Reina por su maternidad
Aunque en su tiempo ya se discutían los grandes privilegios marianos, San Bernardo no se dejaba arrastrar por especulaciones. Rechazó, por ejemplo, las exageraciones sobre la Inmaculada Concepción, no porque negara la santidad de María, sino porque no encontraba aún una base suficiente en la Revelación. Su prudencia fue, paradójicamente, el terreno donde germinaría la futura doctrina.
Aun así, el abad de Claraval reconoce en la Virgen un título que brota de la Escritura: Reina, porque es Madre del Rey. “Sólo este modo de nacimiento era digno de Dios —escribió—: nacer de una virgen; y sólo este parto era digno de una virgen: dar a luz a Dios.”
Su realeza, pues, no es de poder ni de dominio, sino de servicio y de amor. María reina porque se entregó totalmente, porque no guardó nada para sí. Su trono es el corazón de Cristo, y su cetro, la oración que intercede por los hombres.
De Eva a María: el contraste de dos libertades
Bernardo contempla a María como la nueva Eva. La primera mujer extendió su mano al fruto prohibido, y con su desobediencia trajo la muerte; la segunda ofrece al mundo el fruto bendito de su vientre, Cristo, fuente de vida.
En este paralelismo, el monje ve reflejada toda la historia de la salvación: la redención no comienza con una espada, sino con un “sí”. En el jardín del Edén se cerraron las puertas del Paraíso; en Nazaret se abrieron de nuevo por la voz de una doncella.

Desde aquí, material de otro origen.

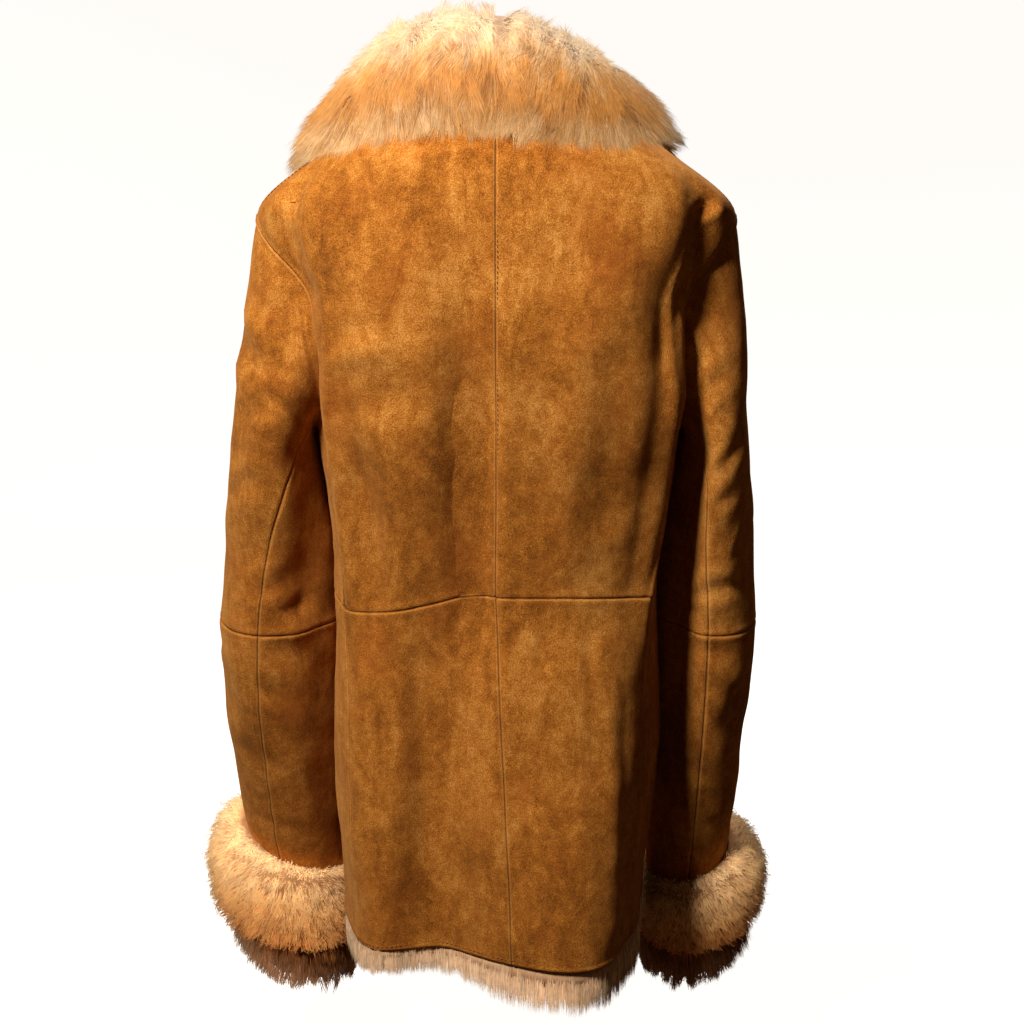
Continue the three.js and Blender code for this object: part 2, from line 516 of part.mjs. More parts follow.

La obediencia de María no fue un acto pasivo, sino la más grande cooperación libre jamás dada a Dios. En su “hágase”, San Bernardo escucha el eco de toda la creación, como si el universo entero contuviera el aliento, esperando su respuesta.
El “sí” que cambió la historia
Cuando el ángel anuncia el plan divino, Bernardo imagina al cielo entero aguardando en silencio. Entonces, dirige a la Virgen estas palabras ardientes:
“Responde pronto, oh María. Da tu consentimiento al ángel, por él al Señor. Di tu palabra y recibe la Palabra; pronuncia la voz efímera y concibe al Verbo eterno.”
En este instante —dice el santo—, la eternidad entra en el tiempo. La Palabra de Dios se reviste de carne humana, y el “fiat” de María se convierte en el inicio de la redención. Para Bernardo, esa obediencia resume toda la fe cristiana: Dios llama, el hombre responde; Dios propone, el alma consiente.
María, maestra de contemplación
Para San Bernardo, María no solo es objeto de veneración; es modelo de oración. Su vida entera es una lectio divina vivida: escucha la Palabra, la medita en el corazón, ora desde el silencio y la contempla hecha carne.
El abad veía en ella la figura perfecta del monje que vive la Escritura. De hecho, sus propios sermones eran ejercicios de oración colectiva. Los cistercienses escuchaban, meditaban y contemplaban juntos lo que la Palabra decía a través de la Virgen. En ese ambiente de silencio y canto, Bernardo hacía de sus homilías verdaderas escuelas de contemplación.
Por eso se dirá más tarde: “La devoción a Nuestra Señora es cisterciense”. En María, el monje encontraba no solo a la Madre del Señor, sino también el espejo del alma que busca unirse a Dios.
La Madre del Verbo y el alma del creyente
San Bernardo enseña que todo cristiano está llamado a imitar la actitud interior de María: escuchar la Palabra, dejarse llenar por ella y darla al mundo. En el alma creyente, como en la Virgen, el Verbo también quiere encarnarse.
La Virgen de Claraval no es una figura lejana, sino el rostro de la fe viva, humilde y activa. En tiempos donde la devoción corre el riesgo de convertirse en costumbre o en espectáculo, su ejemplo recuerda que la verdadera fe nace del silencio, se alimenta de la Palabra y se expresa en la obediencia.